6. Avoid the most common setup mistakes
The first mistake is installing before documenting the original wiring. Take clear photos, label wires, and confirm compatibility with the manufacturer’s checker. The second mistake is choosing an aggressive schedule on day one. Start with settings the household already tolerates, then adjust gradually. The third mistake is ignoring humidity, pets, guests, and remote-work days. A smart thermostat that constantly surprises people will be overridden, and overrides erase savings.
Another common mistake is treating the thermostat as a substitute for maintenance. A clogged filter, dirty outdoor coil, blocked register, or failing capacitor can make any control strategy look bad. Replace filters on schedule, keep vents clear, and call for service when runtime changes suddenly or rooms stop reaching temperature. Smart controls are most useful when the equipment is healthy enough to respond predictably.
7. Make rebates and demand-response programs transparent
Utility rebates can lower the upfront cost, but read the terms before enrolling. Some programs offer optional demand-response events where the utility can adjust settings during peak demand, usually with an override option. That can be reasonable for many households, but it should not be a surprise to a caregiver, renter, pet owner, or remote worker. Write down who can override events and what comfort limits are non-negotiable.
From a sustainability perspective, demand response can reduce grid stress and emissions during peak periods, but trust matters. If the household feels tricked, the device may be removed or permanently held at one temperature. Explain the program, set safe limits, and review event history after the first month. A transparent setup is more durable than a hidden setting chosen only to capture a rebate.
8. Use a simple savings scorecard
After 30 days, evaluate four signals. First, did comfort complaints go down, stay acceptable, or increase? Second, did runtime or utility usage improve after accounting for weather? Third, did the thermostat avoid unnecessary auxiliary heat or short cycling? Fourth, did people leave the schedule alone most of the time? If the answer is no, simplify the schedule before adding more automation.
The best low-waste setup is usually boring. It keeps temperatures reasonable, avoids heating or cooling an empty house, protects vulnerable occupants, and gives the owner enough data to catch problems early. Keep the scorecard seasonal because summer cooling, winter heating, and shoulder-season ventilation behave differently. A smart thermostat is not a one-time gadget purchase; it is a control system that should be tuned gently as the home and household change.
9. Renter and multi-person household considerations
Renters should confirm permission before changing hardware and should keep the original thermostat if the lease requires restoration. A plug-in energy monitor will not measure HVAC use directly in most homes, so utility bills and runtime reports become the practical feedback tools. If installation is not allowed, use the same low-waste logic with manual settings: modest setbacks, filter reminders where allowed, curtains or shades, and a written routine for leaving and sleeping.
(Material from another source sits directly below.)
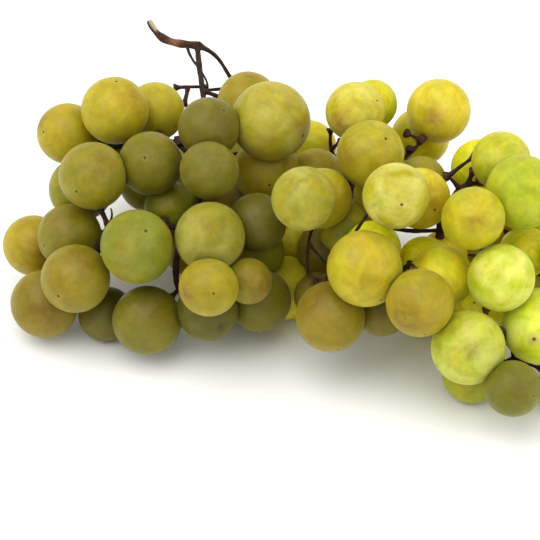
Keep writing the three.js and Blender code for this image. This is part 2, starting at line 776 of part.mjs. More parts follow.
// Matrix that turns +Y along a direction and moves to a point.
function poseAlong(point, direction) {
  const turn = new THREE.Quaternion().setFromUnitVectors(new THREE.Vector3(0, 1, 0), direction);
  return new THREE.Matrix4().compose(point, turn, new THREE.Vector3(1, 1, 1));
}

function ball(centre, radius, detail) {
  const pose = new THREE.Matrix4().makeTranslation(centre.x, centre.y, centre.z);
  return solidOf(new THREE.IcosahedronGeometry(radius, detail), pose);
}

// A cone or rod between two points.
function rod(start, end, startRadius, endRadius, sides) {
  const along = end.clone().sub(start);
  const middle = start.clone().add(end).divideScalar(2);
  const geometry = new THREE.CylinderGeometry(endRadius, startRadius, along.length(), sides);
  return solidOf(geometry, poseAlong(middle, along.normalize()));
}

function tube(points, radius) {
  const corners = [];
  for (let side = 0; side < LIMB_SIDES; side += 1) {
    const angle = side * 2 * Math.PI / LIMB_SIDES;
    corners.push(new THREE.Vector2(radius * Math.cos(angle), radius * Math.sin(angle)));
  }
  const extrudePath = new THREE.CatmullRomCurve3(points);
  const steps = Math.ceil(extrudePath.getLength() / TUBE_STEP);
  const settings = { steps, extrudePath, bevelEnabled: false };
  return solidOf(new THREE.ExtrudeGeometry(new THREE.Shape(corners), settings), new THREE.Matrix4());
}

// A limb, swollen all over by a margin.
function limbSolid(limb, margin) {
  const { points, radius } = limb;
  const last = points.length - 1;
  const parts = [tube(points, radius + margin)];
  if (margin > 0) {
    parts.push(ball(points[0], radius + margin, 0));
    parts.push(ball(points[last], radius + margin, 0));
  }
  if (limb.knot) parts.push(ball(points[0], limb.knot + margin, 0));
  if (limb.flare) {
    const direction = points[last].clone().sub(points[last - 1]).normalize();
    const end = points[last].clone().addScaledVector(direction, FLARE_LENGTH + margin);
    parts.push(rod(points[last], end, radius + margin, PEDICEL_FLARE_RADIUS + margin, PEDICEL_SIDES));
  }
  return joined(parts);
}

function pedicelSolid(pedicel, margin) {
  const along = pedicel.end.clone().sub(pedicel.root).normalize();
  const root = pedicel.root.clone().addScaledVector(along, -margin);
  const end = pedicel.end.clone().addScaledVector(along, margin);
  return rod(root, end, PEDICEL_ROOT_RADIUS + margin, PEDICEL_FLARE_RADIUS + margin, PEDICEL_SIDES);
}

// A block that fills the side of a plane that a direction points to.
function halfSpace(point, direction, size) {
  const centre = point.clone().addScaledVector(direction, size / 2);
  return solidOf(new THREE.BoxGeometry(size, size, size), poseAlong(centre, direction));
}

// A berry, cut flat where it presses on the surface or on a berry of another spray, and
// hollowed where a limb or another berry's pedicel passes.
function berrySolid(berry, berries, limbs, pedicels) {
  const reach = berry.radius * FACET_SWELL;
  const size = 3 * reach;
  let solid = ball(berry.centre, reach, 1);
  if (berry.centre.z < reach) {
    const under = berry.centre.clone().setZ(0);
    solid = solid.subtract(halfSpace(under, new THREE.Vector3(0, 0, -1), size));
  }
  for (const other of berries) {
    const otherReach = other.radius * FACET_SWELL;
    const distance = berry.centre.distanceTo(other.centre);
    if (other.spray === berry.spray || distance > reach + otherReach + CLEARANCE) continue;
    const direction = other.centre.clone().sub(berry.centre).normalize();
    const middle = (distance * distance + reach * reach - otherReach * otherReach) / (2 * distance);
    const point = berry.centre.clone().addScaledVector(direction, middle - CLEARANCE / 2);
    solid = solid.subtract(halfSpace(point, direction, size));
  }
  const room = reach + STEM_NEARBY;
  for (const limb of limbs) {
    if (limb.points.some((point) => point.distanceTo(berry.centre) < room)) {
      solid = solid.subtract(limb.clearing);
    }
  }
  for (const pedicel of pedicels) {
    if (distanceToLine(berry.centre, pedicel.root, pedicel.end) < room) {
      solid = solid.subtract(pedicel.clearing);
    }
  }
  return solid;
}

function namedMesh(name, solid, colour, roughness) {
  const geometry = geometryOf(solid);
  geometry.computeVertexNormals();
  const material = new THREE.MeshStandardMaterial({ color: colour, roughness, metalness: 0 });
  const mesh = new THREE.Mesh(geometry, material);
  mesh.name = name;
  return mesh;
}

// Middle of the bunch on the surface, from the berries and the peduncle's cut end.
function middleOf(berries) {
  const box = new THREE.Box3();
  for (const berry of berries) {
    const reach = berry.radius * FACET_SWELL;
    box.expandByPoint(berry.centre.clone().addScalar(reach));
    box.expandByPoint(berry.centre.clone().addScalar(-reach));
  }
  box.expandByPoint(place(...LIMBS[0].places[0]));
  return box.getCenter(new THREE.Vector3()).setZ(0);
}

function grapeBunch() {
  const stemPoints = LIMBS.flatMap(limbPoints);
  const berries = layBerries(stemPoints);
  const limbs = layLimbs(berries);
  const pedicels = layPedicels(berries, limbs);
  for (const limb of limbs) limb.clearing = limbSolid(limb, CLEARANCE);
  for (const pedicel of pedicels) pedicel.clearing = pedicelSolid(pedicel, CLEARANCE);

  const bunch = new THREE.Group();
  const stem = joined([
    ...limbs.map((limb) => limbSolid(limb, 0)),
    ...pedicels.map((pedicel) => pedicelSolid(pedicel, 0)),
  ]);
  bunch.add(namedMesh('stem', oneBody(stem), STEM_COLOUR, 0.8));
  for (const spray of Object.keys(SPRAYS)) {
    const members = berries.filter((berry) => berry.spray === spray);
    const solid = joined(members.map((berry) => berrySolid(berry, berries, limbs, pedicels)));
    const middle = members.reduce((sum, berry) => sum + berry.centre.x, 0) / members.length;
    bunch.add(namedMesh(spray, oneBody(solid), middle < 0 ? OLIVE_SKIN : LIME_SKIN, 0.45));
  }
  bunch.position.copy(middleOf(berries)).negate();
  return bunch;
}

export default grapeBunch();
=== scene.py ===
# Dresses a bunch of grapes: a piece of berries for each lateral, and the stem. Sizes in the
# layout are in millimetres, and everything that reaches Blender is in metres.
import functools
import math

import bpy
import numpy as np
from bpy.props import FloatProperty, FloatVectorProperty, IntProperty, PointerProperty
from mathutils import Matrix, Vector


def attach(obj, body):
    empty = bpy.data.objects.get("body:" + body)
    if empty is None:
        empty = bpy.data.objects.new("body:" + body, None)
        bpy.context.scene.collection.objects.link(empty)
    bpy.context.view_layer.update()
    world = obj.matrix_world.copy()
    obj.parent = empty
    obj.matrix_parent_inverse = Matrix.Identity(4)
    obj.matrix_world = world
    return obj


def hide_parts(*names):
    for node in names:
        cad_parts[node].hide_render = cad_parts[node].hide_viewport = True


bl_info = {
    "name": "Bunch of Grapes",
    "version": (1, 0, 0),
    "blender": (4, 5, 0),
    "location": "View3D > Sidebar > Grapes",
    "description": "Builds the berries and the stem of a bunch of grapes, and a stage",
    "category": "Add Mesh",
}

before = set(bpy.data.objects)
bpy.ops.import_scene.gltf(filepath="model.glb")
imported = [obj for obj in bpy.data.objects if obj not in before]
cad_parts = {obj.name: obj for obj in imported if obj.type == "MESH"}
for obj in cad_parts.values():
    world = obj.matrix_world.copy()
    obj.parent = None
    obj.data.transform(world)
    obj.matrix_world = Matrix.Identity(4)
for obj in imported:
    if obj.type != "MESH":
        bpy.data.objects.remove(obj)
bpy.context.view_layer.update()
METRES = 0.001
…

Multi-person households need agreement more than automation. Decide who can change the schedule, what temperatures are acceptable overnight, what happens during vacations, and how pets or vulnerable occupants are protected. Put those rules in the app notes or a shared household document. A thermostat that reflects an agreement is far more likely to save energy than one person’s ideal schedule imposed on everyone else.
10. Final checklist
Before considering the setup complete, write down the baseline, the exact action taken, the date for the next review, and the condition that would make you stop or ask for expert help. This small record prevents the most common failure: making a change, forgetting why it was made, and then repeating the same decision later. Keep the checklist near the tool, app, or maintenance file so the next review is based on evidence rather than memory.
A final review should also include seasonal changes. Cooling season, heating season, and mild shoulder months can require different schedules. If the home changes—new baby, new pet, remote-work shift, insulation project, or HVAC replacement—rerun the setup checklist rather than assuming last year’s automation is still correct. Low-waste control is a habit of periodic tuning, not a one-time app configuration.